STATED EXERCISE: All of the data needs to be repeated exactly.

DATA SECTION:
────────────────
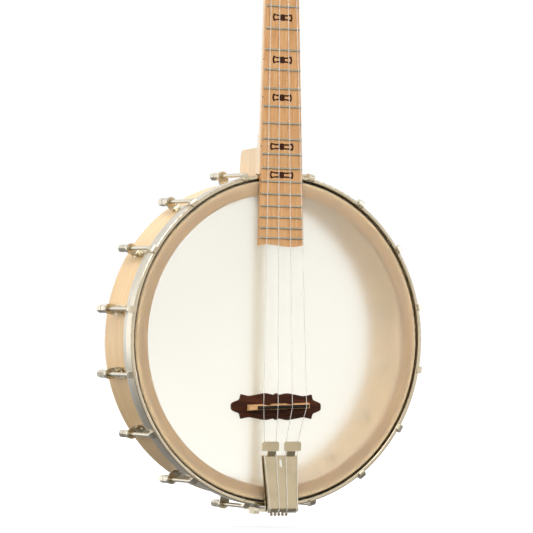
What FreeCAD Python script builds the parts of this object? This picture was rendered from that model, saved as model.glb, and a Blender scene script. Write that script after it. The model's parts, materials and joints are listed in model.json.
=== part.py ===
import FreeCAD, Part
import math
import os
from FreeCAD import Placement, Rotation, Vector

# Four-string open-back banjo.
# Frame: +Z runs up the neck, the head faces -Y, +X is to the right seen from the front.
# The origin is the middle of the rim's back face, on the pot's axis.  Millimetres.

# Pot: rim, head, hoops
RIM_RADIUS = 152.4
RIM_WALL = 12.0
RIM_DEPTH = 69.85
BEARING_ROUND = 1.6
CROWN_RADIUS = 154.0
CROWN_BACK_Y = -52.6
FILM = 0.35
FILM_GAP = 0.05
LIP_Y = -54.4
LIP_REACH = 2.0
FLESH_Y = (-62.0, -52.0)
FLESH_RADIUS = 158.3
HOOP_Y = -71.1
HOOP_RADIUS = (156.3, 159.8)
HOOP_SEAT_RADIUS = 155.3
HOOP_SKIRT_Y = -60.5
HOOP_SKIRT_RADIUS = 158.5

# Hooks, nuts, shoes
HOOKS_PER_SIDE = 8
HOOK_STEP = 22.0
HOOKS_TURNED = -1.3
HOOK_RADIUS = 162.5
HOOK_ROD = 2.0
HOOK_TONGUE = 2.0
HOOK_HALF_WIDTH = 3.2
HOOK_BACK_Y = -8.0
NUT_WIDTH = 7.0
NUT_Y = (-23.8, -4.6)
NUT_BORE_END_Y = -7.5
NUT_DOME = 2.6
SHOE_SHEET = 2.0
SHOE_HALF_WIDTH = 5.0
SHOE_SEAT_Y = -24.0
SHOE_FOOT_Y = -42.5
SHOE_REACH = 167.0
SHOE_BOLT_Y = -34.5
SHOE_BOLT = 2.0
WASHER = 0.8

# Coordinator rod and the bolts that hold the neck
ROD_Y = -27.0
UPPER_BOLT_Y = -41.0
ROD_RADIUS = 4.75
ROD_END = 132.0
BOLT_RADIUS = 3.0
BOLT_IN_ROD = 118.0
BOLT_IN_HEEL = 176.0
BIG_NUT_WIDTH = 11.0
BIG_WASHER_RADIUS = 6.5

# Neck and strings
SCALE = 431.8
FRETS = 17
BRIDGE_Z = -63.8
NECK_X = -2.4
NECK_TILT = 1.2
BOARD_Y = -76.0
BOARD_THICK = 3.0
NUT_HALF_WIDTH = 16.7
FRET17_HALF_WIDTH = 24.3
HEEL_Y = (-22.0, -16.5)
HEEL_TOP_Z = 184.5
HEEL_FOOT_Z = 145.0
HEEL_HALF_WIDTH = 15.0
NECK_DEPTH = (16.5, 15.0)
NECK_SIDE = 0.6
STRING_NUT_THICK = 4.0
STRING_NUT_HEIGHT = 1.7
STRING_AT_NUT = 1.5
FRET_HEIGHT = 0.9
FRET_HALF_WIDTH = 1.05
INLAY_DEPTH = 0.8
STRING_RADIUS = 0.36
STRING_LIFT = 0.14
STRINGS_AT_NUT = (-13.0, -4.4, 4.4, 13.0)
STRINGS_AT_BRIDGE = (-23.55, -7.85, 7.85, 23.55)
STRINGS_AT_PRONGS = (-18.0, -5.3, 5.4, 18.0)
STRINGS_AT_TAIL = (-14.8, -4.6, 4.3, 14.8)
PINS_X = (-8.2, -4.1, 0.0, 4.1, 8.2)
PINNED_AT = (-8.2, -4.1, 4.1, 8.2)

# Bridge and the scroll plate it stands on
BRIDGE_X = -1.0
PLATE_X = -2.5
PLATE_THICK = 2.4
BRIDGE_TOP_Y = -85.1
CAP_HEIGHT = 3.0
BRIDGE_TOP = 27.4
BRIDGE_SLANT = 2.0

# Tailpiece
TAIL_SHEET = 1.5
TAIL_START_Z = -110.5
TAIL_OUTER_Z = -164.6
TAIL_FRONT_Y = (-78.05, -85.7)
TAIL_BASE_Y = (-73.2, -80.3)
TAIL_TAB_Y = -17.0
TAIL_ROUND = 4.0
PRONG_Y = -80.0
PRONG_WING = (3.1, 21.1)
PRONG_STEM = (6.1, 15.0)
PINS_Y = -76.0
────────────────
THE REPLY:
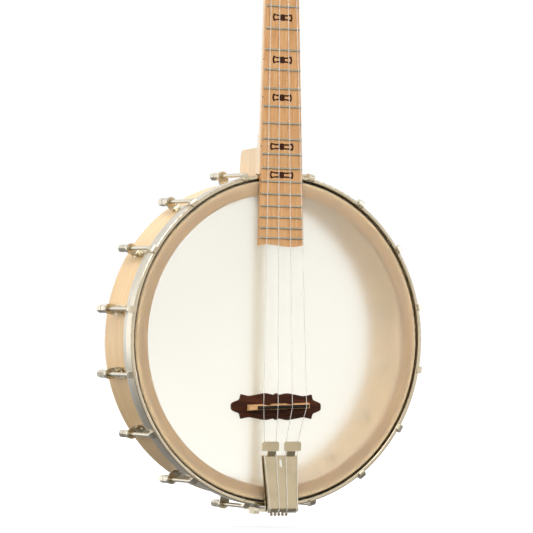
What FreeCAD Python script builds the parts of this object? This picture was rendered from that model, saved as model.glb, and a Blender scene script. Write that script after it. The model's parts, materials and joints are listed in model.json.
=== part.py ===
import FreeCAD, Part
import math
import os
from FreeCAD import Placement, Rotation, Vector

# Four-string open-back banjo.
# Frame: +Z runs up the neck, the head faces -Y, +X is to the right seen from the front.
# The origin is the middle of the rim's back face, on the pot's axis.  Millimetres.

# Pot: rim, head, hoops
RIM_RADIUS = 152.4
RIM_WALL = 12.0
RIM_DEPTH = 69.85
BEARING_ROUND = 1.6
CROWN_RADIUS = 154.0
CROWN_BACK_Y = -52.6
FILM = 0.35
FILM_GAP = 0.05
LIP_Y = -54.4
LIP_REACH = 2.0
FLESH_Y = (-62.0, -52.0)
FLESH_RADIUS = 158.3
HOOP_Y = -71.1
HOOP_RADIUS = (156.3, 159.8)
HOOP_SEAT_RADIUS = 155.3
HOOP_SKIRT_Y = -60.5
HOOP_SKIRT_RADIUS = 158.5

# Hooks, nuts, shoes
HOOKS_PER_SIDE = 8
HOOK_STEP = 22.0
HOOKS_TURNED = -1.3
HOOK_RADIUS = 162.5
HOOK_ROD = 2.0
HOOK_TONGUE = 2.0
HOOK_HALF_WIDTH = 3.2
HOOK_BACK_Y = -8.0
NUT_WIDTH = 7.0
NUT_Y = (-23.8, -4.6)
NUT_BORE_END_Y = -7.5
NUT_DOME = 2.6
SHOE_SHEET = 2.0
SHOE_HALF_WIDTH = 5.0
SHOE_SEAT_Y = -24.0
SHOE_FOOT_Y = -42.5
SHOE_REACH = 167.0
SHOE_BOLT_Y = -34.5
SHOE_BOLT = 2.0
WASHER = 0.8

# Coordinator rod and the bolts that hold the neck
ROD_Y = -27.0
UPPER_BOLT_Y = -41.0
ROD_RADIUS = 4.75
ROD_END = 132.0
BOLT_RADIUS = 3.0
BOLT_IN_ROD = 118.0
BOLT_IN_HEEL = 176.0
BIG_NUT_WIDTH = 11.0
BIG_WASHER_RADIUS = 6.5

# Neck and strings
SCALE = 431.8
FRETS = 17
BRIDGE_Z = -63.8
NECK_X = -2.4
NECK_TILT = 1.2
BOARD_Y = -76.0
BOARD_THICK = 3.0
NUT_HALF_WIDTH = 16.7
FRET17_HALF_WIDTH = 24.3
HEEL_Y = (-22.0, -16.5)
HEEL_TOP_Z = 184.5
HEEL_FOOT_Z = 145.0
HEEL_HALF_WIDTH = 15.0
NECK_DEPTH = (16.5, 15.0)
NECK_SIDE = 0.6
STRING_NUT_THICK = 4.0
STRING_NUT_HEIGHT = 1.7
STRING_AT_NUT = 1.5
FRET_HEIGHT = 0.9
FRET_HALF_WIDTH = 1.05
INLAY_DEPTH = 0.8
STRING_RADIUS = 0.36
STRING_LIFT = 0.14
STRINGS_AT_NUT = (-13.0, -4.4, 4.4, 13.0)
STRINGS_AT_BRIDGE = (-23.55, -7.85, 7.85, 23.55)
STRINGS_AT_PRONGS = (-18.0, -5.3, 5.4, 18.0)
STRINGS_AT_TAIL = (-14.8, -4.6, 4.3, 14.8)
PINS_X = (-8.2, -4.1, 0.0, 4.1, 8.2)
PINNED_AT = (-8.2, -4.1, 4.1, 8.2)

# Bridge and the scroll plate it stands on
BRIDGE_X = -1.0
PLATE_X = -2.5
PLATE_THICK = 2.4
BRIDGE_TOP_Y = -85.1
CAP_HEIGHT = 3.0
BRIDGE_TOP = 27.4
BRIDGE_SLANT = 2.0

# Tailpiece
TAIL_SHEET = 1.5
TAIL_START_Z = -110.5
TAIL_OUTER_Z = -164.6
TAIL_FRONT_Y = (-78.05, -85.7)
TAIL_BASE_Y = (-73.2, -80.3)
TAIL_TAB_Y = -17.0
TAIL_ROUND = 4.0
PRONG_Y = -80.0
PRONG_WING = (3.1, 21.1)
PRONG_STEM = (6.1, 15.0)
PINS_Y = -76.0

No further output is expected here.